Winston Churchill made the Great Depression deeper and longer-lived by trying to control the value of money...

MANY OF OUR Cobden Centre advisory board members (including some distinguished academics) would like to see money eventually re-rooted back into some kind of commodity backing, writes chairman, entrepreneur and founder of the 1st Distinguished Hayek Visiting Teaching Fellowship Program at the London School of Economics in Honour of Nobel laureate F.A.Hayek, Toby Baxendale.

Why? Simply put: the record of government control of the peoples' money has been catastrophic!

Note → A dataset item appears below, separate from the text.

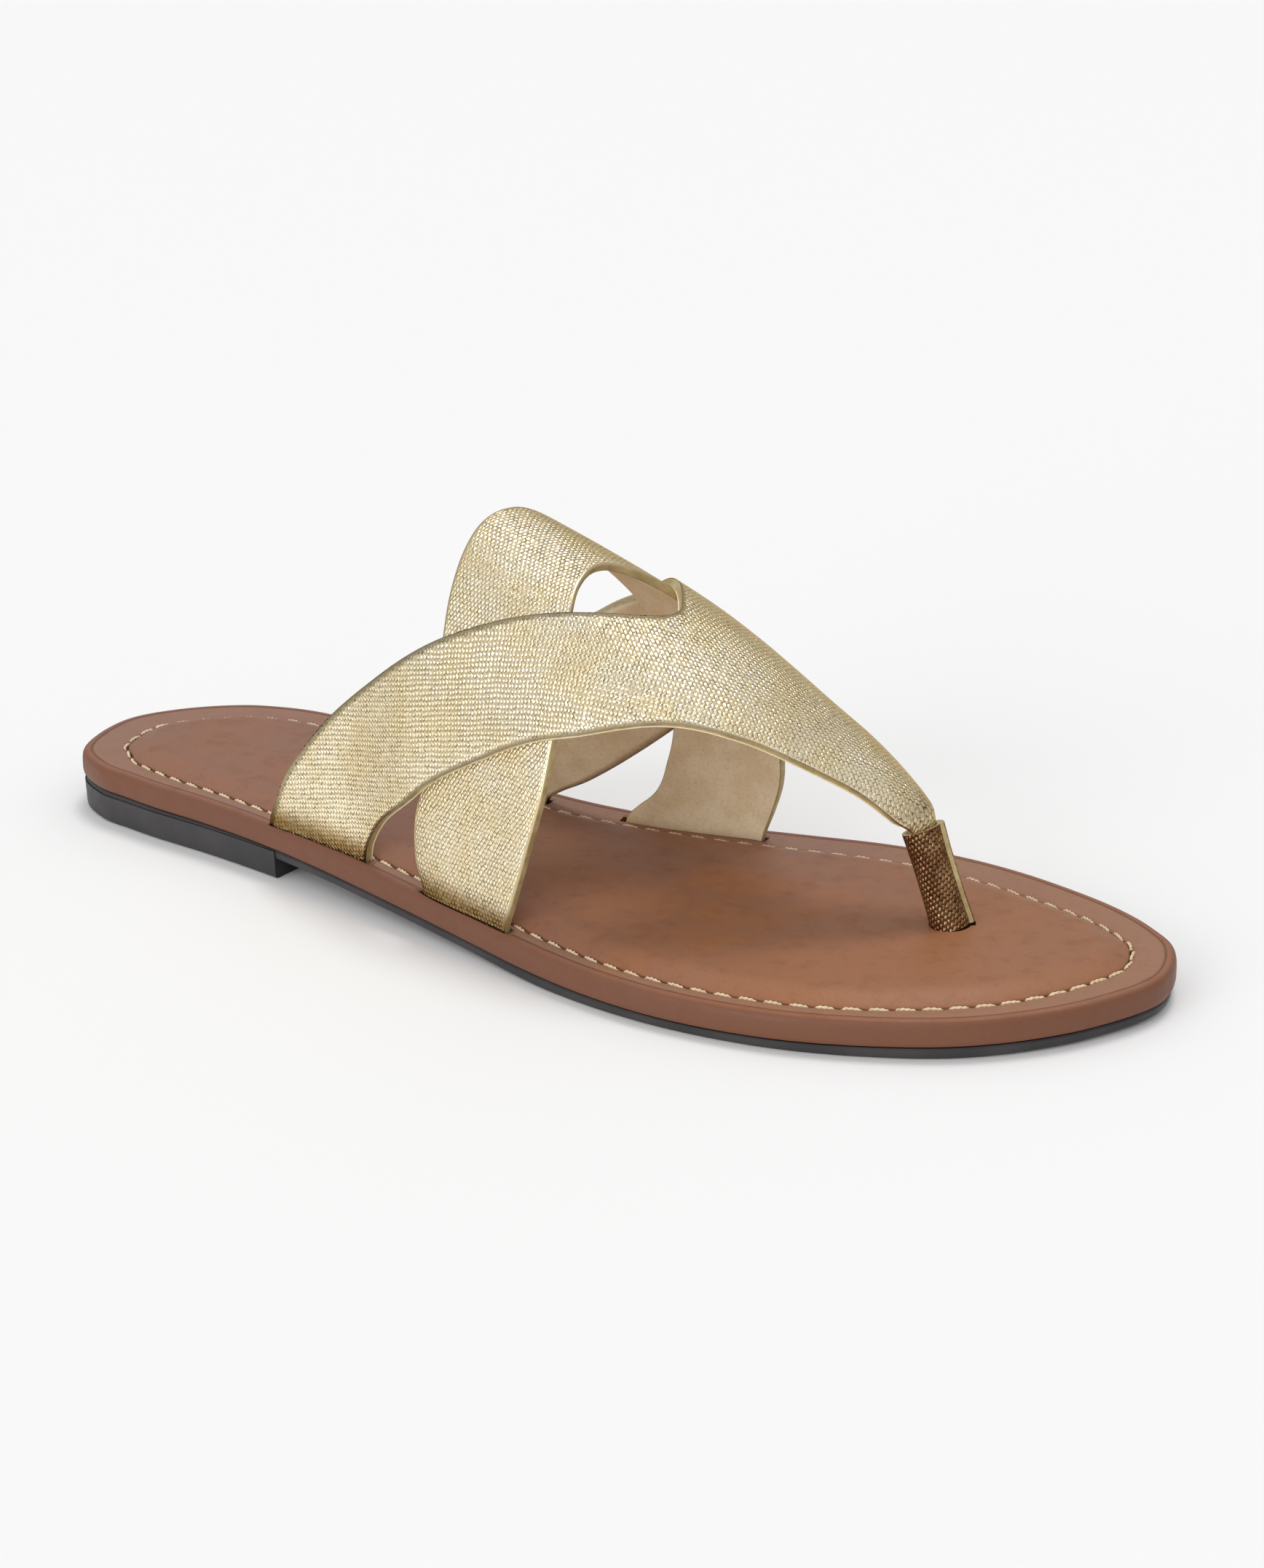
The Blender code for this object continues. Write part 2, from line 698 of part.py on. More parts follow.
# Slots in the board
for name, rear, front, side in SLOTS:
    stations = np.linspace(place(rear) - SLOT_END_GAP, place(front) + SLOT_END_GAP, 9)
    base = form_at(stations, np.full(9, side))
    out = form_normal(stations, np.full(9, side))
    out[:, 2] = 0.0
    out /= np.linalg.norm(out, axis=-1, keepdims=True)
    outer = np.vstack([base + out * FIT + (0.0, 0.0, drop) for drop in SLOT_DROPS])
    inner = np.vstack([base - out * (STRAP_THICKNESS + FIT) + (0.0, 0.0, drop) for drop in SLOT_DROPS])
    tool = make_mesh(name, *sheet_solid(outer, inner, grid_faces(len(SLOT_DROPS), 9)))
    cut(midsole, tool, "DIFFERENCE")

paint(outsole, "charcoal_rubber", (0.055, 0.055, 0.06), 0.6, 0.0)
paint(midsole, "brown_wrapped_board", (0.25, 0.11, 0.07), 0.4, 0.0)
paint(pad, "brown_footbed_leather", (0.24, 0.11, 0.07), 0.42, 0.0)
paint(upper, "champagne_foil_leather", (0.78, 0.68, 0.46), 0.35, 0.85)
paint(sleeve, "old_gold_weave", (0.50, 0.38, 0.16), 0.45, 0.7)

for obj in (outsole, midsole, pad, upper, sleeve):
    smooth(obj, 35.0)
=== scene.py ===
import math

import bmesh
import bpy
import numpy as np
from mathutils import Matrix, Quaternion, Vector
from mathutils.kdtree import KDTree


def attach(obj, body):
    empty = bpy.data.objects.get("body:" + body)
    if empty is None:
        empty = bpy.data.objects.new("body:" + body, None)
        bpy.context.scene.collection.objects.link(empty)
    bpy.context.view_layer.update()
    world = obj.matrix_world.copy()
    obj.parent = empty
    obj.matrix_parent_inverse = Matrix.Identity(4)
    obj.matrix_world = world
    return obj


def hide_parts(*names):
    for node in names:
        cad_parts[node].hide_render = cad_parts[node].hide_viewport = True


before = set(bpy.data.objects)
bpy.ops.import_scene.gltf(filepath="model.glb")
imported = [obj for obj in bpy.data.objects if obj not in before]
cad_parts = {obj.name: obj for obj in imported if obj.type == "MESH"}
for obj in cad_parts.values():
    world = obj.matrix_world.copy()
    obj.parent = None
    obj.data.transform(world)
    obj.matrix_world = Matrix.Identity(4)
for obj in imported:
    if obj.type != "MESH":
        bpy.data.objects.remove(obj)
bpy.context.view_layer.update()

# Looks of the cross strap sandal, right shoe. Tables are in millimetres, in the frame of the part.
MM = 0.001

# Sizes shared with the solids
SOLE_LENGTH = 253.0
HEEL_END_X = -127.6
ORIGIN_X = -1.1
BALL_WIDTH = 93.0
BOARD_THICKNESS = 5.4
STRAP_THICKNESS = 1.8
LAYER_GAP = 0.05
FIT = 0.3
HEEL_BREAST_X = -59.0
HEEL_INSET = 0.5
HEEL_TOP = 6.2
OUTSOLE_INSET = 0.6
SLEEVE_HALF_WIDTH = 4.2
SLEEVE_HALF_DEPTH = 3.5
SLEEVE_WALL = 0.9
SLEEVE_FOOT = (80.5, 9.5)
SLEEVE_HEAD = (73.6, 9.25, 28.25)
SLEEVE_SINK = 1.2

# Outline of the board: length share from the heel, lateral and medial reach as shares of the ball width
OUTLINE = (
    (0.000, 0.038, 0.038),
    (0.019, 0.163, 0.166),
    (0.060, 0.234, 0.285),
    (0.095, 0.249, 0.333),
    (0.129, 0.260, 0.357),
    (0.188, 0.270, 0.361),
    (0.259, 0.292, 0.328),
    (0.326, 0.322, 0.288),
    (0.386, 0.352, 0.272),
    (0.445, 0.383, 0.285),
    (0.504, 0.417, 0.323),
    (0.564, 0.454, 0.374),
    (0.623, 0.481, 0.432),
    (0.682, 0.490, 0.484),
    (0.742, 0.476, 0.510),
    (0.801, 0.438, 0.502),
    (0.860, 0.369, 0.467),
    (0.908, 0.289, 0.423),
    (0.947, 0.186, 0.366),
    (0.980, 0.049, 0.288),
    (1.000, -0.129, 0.129),
)

# Underside of the board above the floor: length share, height
BOARD_LEVEL = (
    (0.000, 7.6),
    (0.129, 7.2),
    (0.259, 6.7),
    (0.326, 6.1),
    (0.386, 5.2),
    (0.445, 4.3),
    (0.504, 3.4),
    (0.564, 2.7),
    (0.623, 2.3),
    (0.682, 2.1),
    (0.801, 2.2),
    (0.860, 2.4),
    (0.947, 2.8),
    (1.000, 3.1),
)

# Underside of the thin outsole: length share, height
TREAD_LEVEL = (
    (0.000, 5.0),
    (0.259, 4.4),
    (0.326, 3.9),
    (0.386, 3.0),
    (0.445, 2.1),
    (0.504, 1.2),
    (0.554, 0.4),
    (0.590, 0.0),
    (0.610, 0.0),
    (0.860, 0.0),
    (0.880, 0.0),
    (0.939, 0.3),
    (1.000, 0.9),
)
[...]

As I have said here before:

"One ounce of gold today is worth $1093.40 and one-twentieth of an ounce therefore $54.67. But the Dollar pre-World War I was just a name in the USA for 1/20th of an ounce of gold. So what would have cost $1 before WWI would cost $54.67 today. The Dollar has lost its purchasing power. In fact it has lost 98.17% of its purchasing power in 100 years. One Dollar today should buy something like a single person's weekly food shop, not a single daily newspaper."

That was written at the start of this year, so the figures are actually even worse now! And the fate of the Pound Sterling has been even worse than that of the Dollar.

A British Pound pre-World War I was just a name in the UK for one-fourth of an ounce of gold, implying that the purchasing price of a pre-WWI Pound today would be over £200.

Governments do not like the Gold Standard, as it forces them to be honest with our money. Thus, if they have created the conditions for a credit induced boom, they hope a bust can be worked out of the system, for example, by the currency depreciating against other currencies. Under a gold standard, gold (aka money) would exit the country and cause a deflationary correction by forcing prices down to their real market clearing levels.

Politicians do not get re-elected telling voters the unfortunate truth that they have been living beyond their means and that there is no magic fix to the prior problems created by excessive credit expansion. But the basic needs of human society are often mediated via the price mechanism. By this, I mean virtually all our essential goods and services that sustain our needs are transacted via the medium of money. This allows entrepreneurs to allocate resources where they are most urgently needed. Artificial bubbles in the price mechanism prevent this smooth allocation from happening.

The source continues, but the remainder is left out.